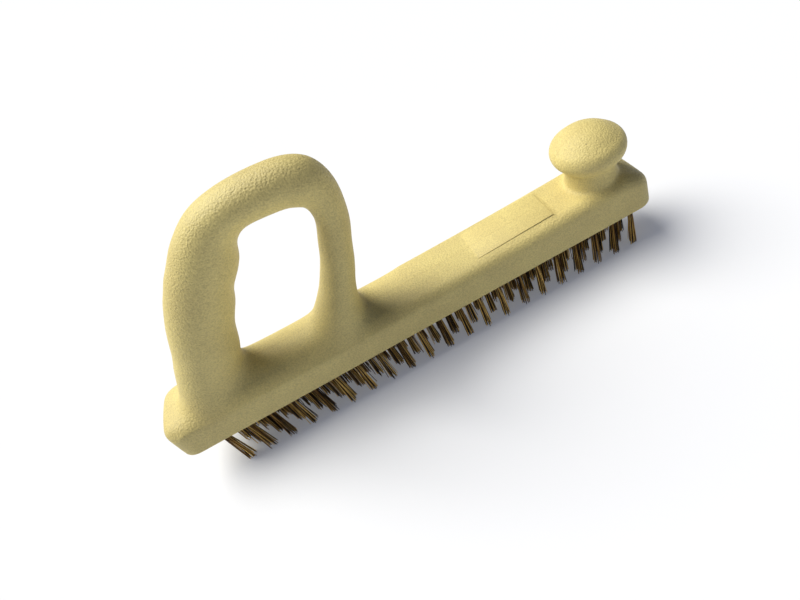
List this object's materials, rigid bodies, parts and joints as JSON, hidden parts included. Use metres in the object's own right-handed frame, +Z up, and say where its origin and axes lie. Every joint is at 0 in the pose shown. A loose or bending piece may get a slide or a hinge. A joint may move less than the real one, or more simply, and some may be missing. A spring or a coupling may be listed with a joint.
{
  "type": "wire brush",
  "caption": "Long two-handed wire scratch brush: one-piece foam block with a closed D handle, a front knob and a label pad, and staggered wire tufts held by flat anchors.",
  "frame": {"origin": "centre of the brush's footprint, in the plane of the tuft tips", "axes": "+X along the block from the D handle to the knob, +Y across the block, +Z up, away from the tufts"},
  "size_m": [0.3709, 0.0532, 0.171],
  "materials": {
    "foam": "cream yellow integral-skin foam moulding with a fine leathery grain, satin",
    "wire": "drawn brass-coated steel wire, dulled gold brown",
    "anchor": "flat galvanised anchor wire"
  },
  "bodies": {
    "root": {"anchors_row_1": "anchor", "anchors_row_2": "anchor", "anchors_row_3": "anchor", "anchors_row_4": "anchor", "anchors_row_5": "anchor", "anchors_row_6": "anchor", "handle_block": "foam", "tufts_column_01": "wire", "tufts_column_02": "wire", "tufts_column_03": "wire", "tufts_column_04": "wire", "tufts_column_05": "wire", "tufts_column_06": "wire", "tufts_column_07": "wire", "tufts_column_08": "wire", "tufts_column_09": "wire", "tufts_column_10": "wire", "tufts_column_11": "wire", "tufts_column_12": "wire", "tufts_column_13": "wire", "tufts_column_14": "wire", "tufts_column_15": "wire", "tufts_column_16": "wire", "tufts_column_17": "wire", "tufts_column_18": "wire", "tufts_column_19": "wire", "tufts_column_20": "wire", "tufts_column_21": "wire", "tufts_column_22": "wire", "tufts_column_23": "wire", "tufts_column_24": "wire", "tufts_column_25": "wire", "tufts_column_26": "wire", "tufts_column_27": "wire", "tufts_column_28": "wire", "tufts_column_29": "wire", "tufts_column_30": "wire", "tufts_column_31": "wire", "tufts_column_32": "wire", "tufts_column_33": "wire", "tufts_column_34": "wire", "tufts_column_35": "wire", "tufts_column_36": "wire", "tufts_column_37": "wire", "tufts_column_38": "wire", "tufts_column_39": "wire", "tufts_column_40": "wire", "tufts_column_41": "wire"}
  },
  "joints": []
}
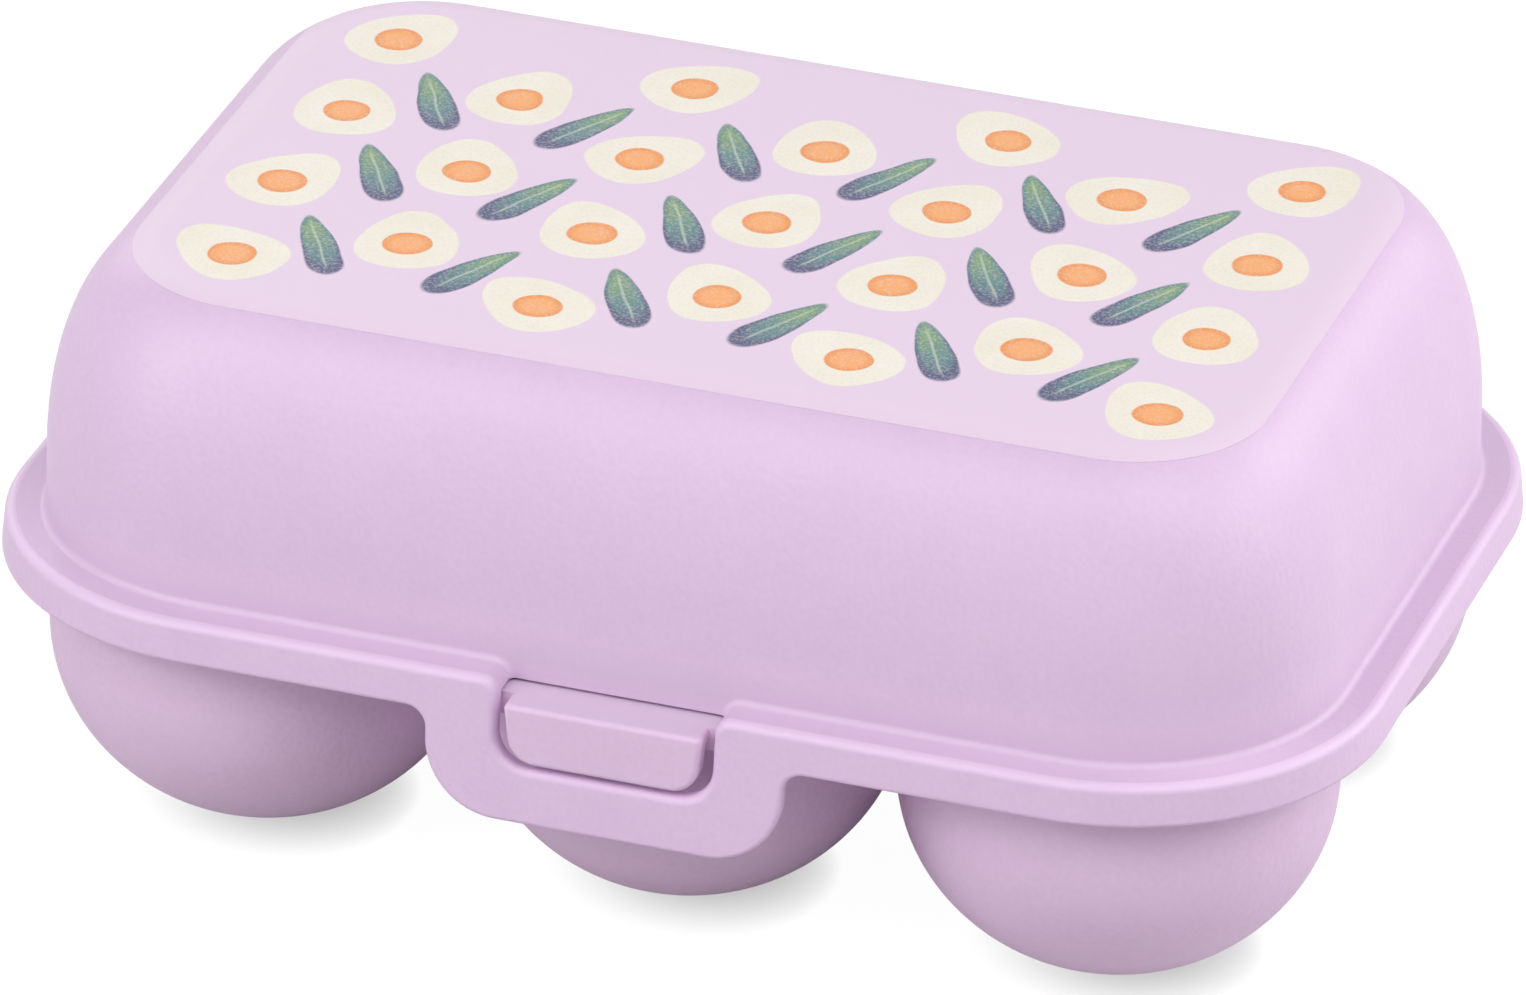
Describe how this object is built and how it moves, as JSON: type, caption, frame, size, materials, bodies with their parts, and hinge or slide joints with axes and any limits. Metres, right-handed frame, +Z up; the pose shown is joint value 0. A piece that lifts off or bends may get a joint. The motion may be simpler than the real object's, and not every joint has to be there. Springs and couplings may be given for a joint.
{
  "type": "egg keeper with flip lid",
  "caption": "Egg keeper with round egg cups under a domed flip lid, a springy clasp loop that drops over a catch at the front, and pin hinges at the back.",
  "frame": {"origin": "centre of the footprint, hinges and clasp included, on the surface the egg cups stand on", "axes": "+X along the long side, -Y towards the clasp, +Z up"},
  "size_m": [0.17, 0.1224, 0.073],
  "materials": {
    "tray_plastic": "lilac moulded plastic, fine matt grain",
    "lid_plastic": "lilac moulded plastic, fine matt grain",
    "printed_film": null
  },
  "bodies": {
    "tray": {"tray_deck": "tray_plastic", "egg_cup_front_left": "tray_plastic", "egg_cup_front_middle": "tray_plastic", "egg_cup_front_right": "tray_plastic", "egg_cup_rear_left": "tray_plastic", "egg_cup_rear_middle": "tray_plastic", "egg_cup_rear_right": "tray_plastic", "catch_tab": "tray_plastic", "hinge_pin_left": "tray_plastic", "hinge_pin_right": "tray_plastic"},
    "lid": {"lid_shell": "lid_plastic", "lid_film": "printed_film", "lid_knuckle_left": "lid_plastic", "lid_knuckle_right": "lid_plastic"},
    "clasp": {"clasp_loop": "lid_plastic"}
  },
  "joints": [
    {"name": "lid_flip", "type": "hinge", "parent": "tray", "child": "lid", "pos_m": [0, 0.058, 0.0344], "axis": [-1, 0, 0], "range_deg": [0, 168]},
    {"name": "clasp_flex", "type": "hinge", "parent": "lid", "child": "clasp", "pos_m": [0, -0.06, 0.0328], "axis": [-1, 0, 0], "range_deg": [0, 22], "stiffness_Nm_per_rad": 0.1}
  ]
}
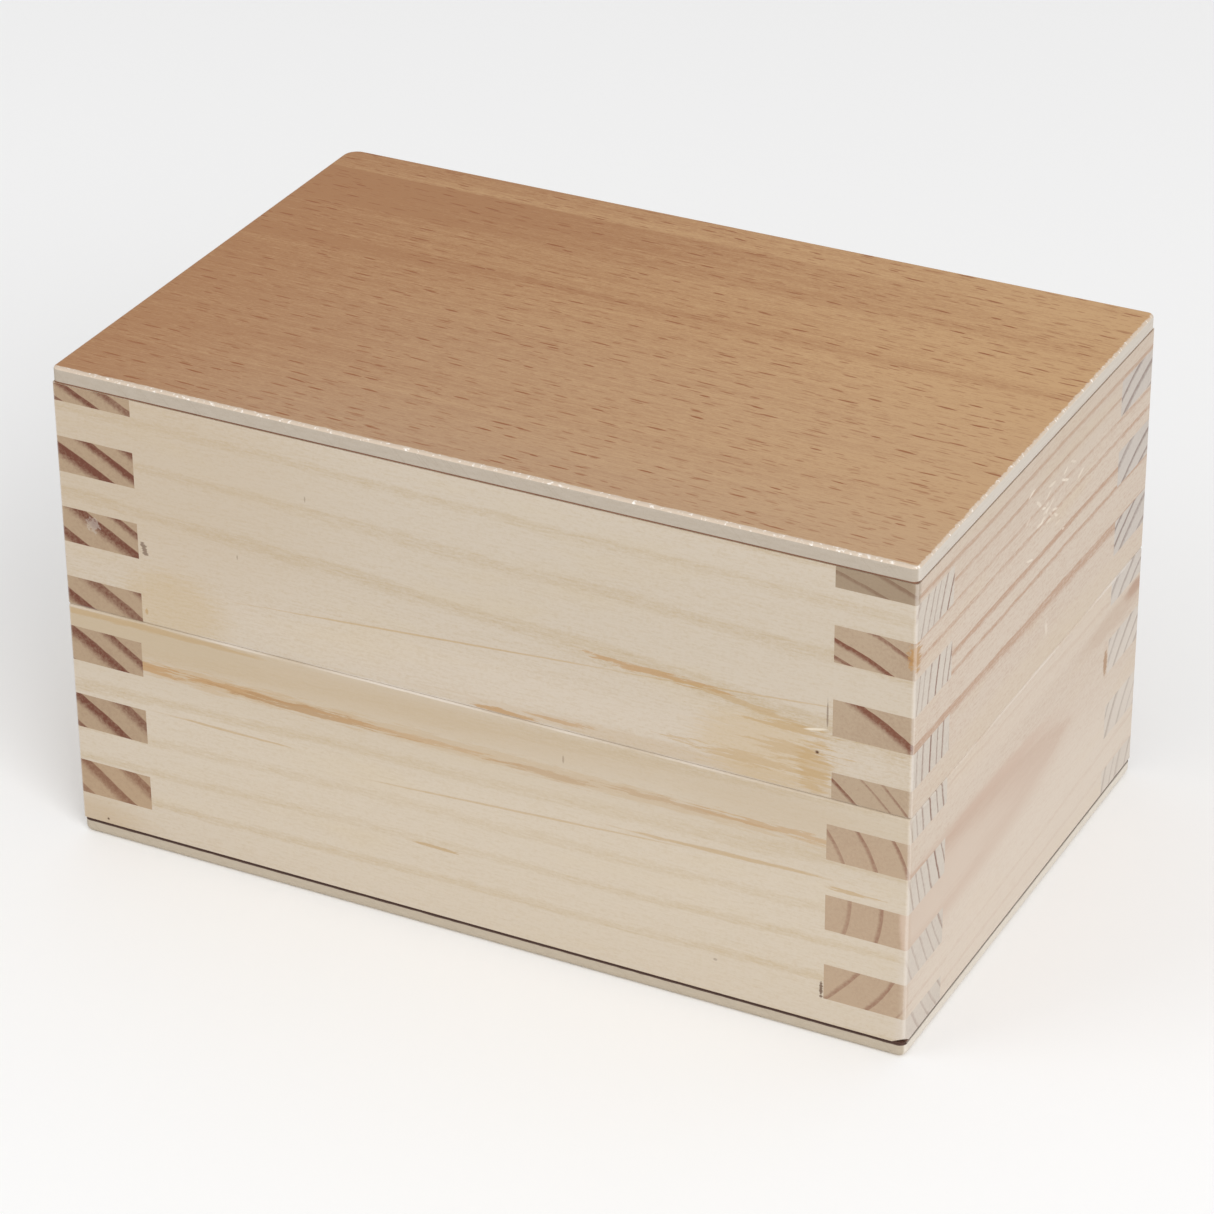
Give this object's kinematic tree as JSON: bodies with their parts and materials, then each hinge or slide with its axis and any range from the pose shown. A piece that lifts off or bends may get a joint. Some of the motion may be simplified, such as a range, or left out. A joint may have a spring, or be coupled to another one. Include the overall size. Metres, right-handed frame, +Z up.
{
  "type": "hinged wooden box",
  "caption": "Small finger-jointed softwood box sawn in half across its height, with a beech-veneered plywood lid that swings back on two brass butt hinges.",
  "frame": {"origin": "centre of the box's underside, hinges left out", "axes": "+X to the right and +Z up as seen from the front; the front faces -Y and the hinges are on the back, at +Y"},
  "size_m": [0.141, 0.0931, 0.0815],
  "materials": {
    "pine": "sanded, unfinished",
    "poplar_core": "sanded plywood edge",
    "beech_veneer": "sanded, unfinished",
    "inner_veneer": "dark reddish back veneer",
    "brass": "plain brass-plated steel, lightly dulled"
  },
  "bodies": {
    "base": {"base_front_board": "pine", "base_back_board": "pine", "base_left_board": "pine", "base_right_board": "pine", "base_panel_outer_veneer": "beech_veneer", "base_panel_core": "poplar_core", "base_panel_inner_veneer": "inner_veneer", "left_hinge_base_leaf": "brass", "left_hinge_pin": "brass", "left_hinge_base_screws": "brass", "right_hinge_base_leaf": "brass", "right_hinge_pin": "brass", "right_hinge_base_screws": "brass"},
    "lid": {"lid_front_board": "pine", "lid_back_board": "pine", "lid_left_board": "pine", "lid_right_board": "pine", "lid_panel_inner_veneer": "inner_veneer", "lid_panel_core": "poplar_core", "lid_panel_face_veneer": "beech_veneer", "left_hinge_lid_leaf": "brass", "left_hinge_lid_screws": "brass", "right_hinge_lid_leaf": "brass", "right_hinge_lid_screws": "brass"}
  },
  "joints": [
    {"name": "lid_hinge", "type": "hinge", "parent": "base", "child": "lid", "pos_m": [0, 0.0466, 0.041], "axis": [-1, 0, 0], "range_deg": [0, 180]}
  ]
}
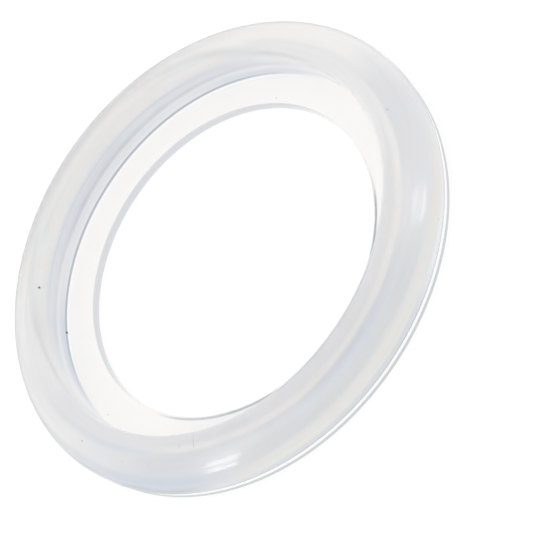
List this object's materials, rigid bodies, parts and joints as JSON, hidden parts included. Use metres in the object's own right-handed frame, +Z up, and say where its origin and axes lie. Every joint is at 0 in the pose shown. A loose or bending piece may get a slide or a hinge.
────────────────────────────────────────
• Your objective: Set down the lines of the records above exactly, apart from the pictures.

• Expected answer:
List this object's materials, rigid bodies, parts and joints as JSON, hidden parts included. Use metres in the object's own right-handed frame, +Z up, and say where its origin and axes lie. Every joint is at 0 in the pose shown. A loose or bending piece may get a slide or a hinge. A joint may move less than the real one, or more simply, and some may be missing. A spring or a coupling may be listed with a joint.
{
  "type": "wire brush",
  "caption": "Long two-handed wire scratch brush: one-piece foam block with a closed D handle, a front knob and a label pad, and staggered wire tufts held by flat anchors.",
  "frame": {"origin": "centre of the brush's footprint, in the plane of the tuft tips", "axes": "+X along the block from the D handle to the knob, +Y across the block, +Z up, away from the tufts"},
  "size_m": [0.3709, 0.0532, 0.171],
  "materials": {
    "foam": "cream yellow integral-skin foam moulding with a fine leathery grain, satin",
    "wire": "drawn brass-coated steel wire, dulled gold brown",
    "anchor": "flat galvanised anchor wire"
  },
  "bodies": {
    "root": {"anchors_row_1": "anchor", "anchors_row_2": "anchor", "anchors_row_3": "anchor", "anchors_row_4": "anchor", "anchors_row_5": "anchor", "anchors_row_6": "anchor", "handle_block": "foam", "tufts_column_01": "wire", "tufts_column_02": "wire", "tufts_column_03": "wire", "tufts_column_04": "wire", "tufts_column_05": "wire", "tufts_column_06": "wire", "tufts_column_07": "wire", "tufts_column_08": "wire", "tufts_column_09": "wire", "tufts_column_10": "wire", "tufts_column_11": "wire", "tufts_column_12": "wire", "tufts_column_13": "wire", "tufts_column_14": "wire", "tufts_column_15": "wire", "tufts_column_16": "wire", "tufts_column_17": "wire", "tufts_column_18": "wire", "tufts_column_19": "wire", "tufts_column_20": "wire", "tufts_column_21": "wire", "tufts_column_22": "wire", "tufts_column_23": "wire", "tufts_column_24": "wire", "tufts_column_25": "wire", "tufts_column_26": "wire", "tufts_column_27": "wire", "tufts_column_28": "wire", "tufts_column_29": "wire", "tufts_column_30": "wire", "tufts_column_31": "wire", "tufts_column_32": "wire", "tufts_column_33": "wire", "tufts_column_34": "wire", "tufts_column_35": "wire", "tufts_column_36": "wire", "tufts_column_37": "wire", "tufts_column_38": "wire", "tufts_column_39": "wire", "tufts_column_40": "wire", "tufts_column_41": "wire"}
  },
  "joints": []
}
Describe how this object is built and how it moves, as JSON: type, caption, frame, size, materials, bodies with their parts, and hinge or slide joints with axes and any limits. Metres, right-handed frame, +Z up; the pose shown is joint value 0. A piece that lifts off or bends may get a joint. The motion may be simpler than the real object's, and not every joint has to be there. Springs and couplings may be given for a joint.
{
  "type": "egg keeper with flip lid",
  "caption": "Egg keeper with round egg cups under a domed flip lid, a springy clasp loop that drops over a catch at the front, and pin hinges at the back.",
  "frame": {"origin": "centre of the footprint, hinges and clasp included, on the surface the egg cups stand on", "axes": "+X along the long side, -Y towards the clasp, +Z up"},
  "size_m": [0.17, 0.1224, 0.073],
  "materials": {
    "tray_plastic": "lilac moulded plastic, fine matt grain",
    "lid_plastic": "lilac moulded plastic, fine matt grain",
    "printed_film": null
  },
  "bodies": {
    "tray": {"tray_deck": "tray_plastic", "egg_cup_front_left": "tray_plastic", "egg_cup_front_middle": "tray_plastic", "egg_cup_front_right": "tray_plastic", "egg_cup_rear_left": "tray_plastic", "egg_cup_rear_middle": "tray_plastic", "egg_cup_rear_right": "tray_plastic", "catch_tab": "tray_plastic", "hinge_pin_left": "tray_plastic", "hinge_pin_right": "tray_plastic"},
    "lid": {"lid_shell": "lid_plastic", "lid_film": "printed_film", "lid_knuckle_left": "lid_plastic", "lid_knuckle_right": "lid_plastic"},
    "clasp": {"clasp_loop": "lid_plastic"}
  },
  "joints": [
    {"name": "lid_flip", "type": "hinge", "parent": "tray", "child": "lid", "pos_m": [0, 0.058, 0.0344], "axis": [-1, 0, 0], "range_deg": [0, 168]},
    {"name": "clasp_flex", "type": "hinge", "parent": "lid", "child": "clasp", "pos_m": [0, -0.06, 0.0328], "axis": [-1, 0, 0], "range_deg": [0, 22], "stiffness_Nm_per_rad": 0.1}
  ]
}
Give this object's kinematic tree as JSON: bodies with their parts and materials, then each hinge or slide with its axis and any range from the pose shown. A piece that lifts off or bends may get a joint. Some of the motion may be simplified, such as a range, or left out. A joint may have a spring, or be coupled to another one. Include the overall size. Metres, right-handed frame, +Z up.
{
  "type": "hinged wooden box",
  "caption": "Small finger-jointed softwood box sawn in half across its height, with a beech-veneered plywood lid that swings back on two brass butt hinges.",
  "frame": {"origin": "centre of the box's underside, hinges left out", "axes": "+X to the right and +Z up as seen from the front; the front faces -Y and the hinges are on the back, at +Y"},
  "size_m": [0.141, 0.0931, 0.0815],
  "materials": {
    "pine": "sanded, unfinished",
    "poplar_core": "sanded plywood edge",
    "beech_veneer": "sanded, unfinished",
    "inner_veneer": "dark reddish back veneer",
    "brass": "plain brass-plated steel, lightly dulled"
  },
  "bodies": {
    "base": {"base_front_board": "pine", "base_back_board": "pine", "base_left_board": "pine", "base_right_board": "pine", "base_panel_outer_veneer": "beech_veneer", "base_panel_core": "poplar_core", "base_panel_inner_veneer": "inner_veneer", "left_hinge_base_leaf": "brass", "left_hinge_pin": "brass", "left_hinge_base_screws": "brass", "right_hinge_base_leaf": "brass", "right_hinge_pin": "brass", "right_hinge_base_screws": "brass"},
    "lid": {"lid_front_board": "pine", "lid_back_board": "pine", "lid_left_board": "pine", "lid_right_board": "pine", "lid_panel_inner_veneer": "inner_veneer", "lid_panel_core": "poplar_core", "lid_panel_face_veneer": "beech_veneer", "left_hinge_lid_leaf": "brass", "left_hinge_lid_screws": "brass", "right_hinge_lid_leaf": "brass", "right_hinge_lid_screws": "brass"}
  },
  "joints": [
    {"name": "lid_hinge", "type": "hinge", "parent": "base", "child": "lid", "pos_m": [0, 0.0466, 0.041], "axis": [-1, 0, 0], "range_deg": [0, 180]}
  ]
}
List this object's materials, rigid bodies, parts and joints as JSON, hidden parts included. Use metres in the object's own right-handed frame, +Z up, and say where its origin and axes lie. Every joint is at 0 in the pose shown. A loose or bending piece may get a slide or a hinge.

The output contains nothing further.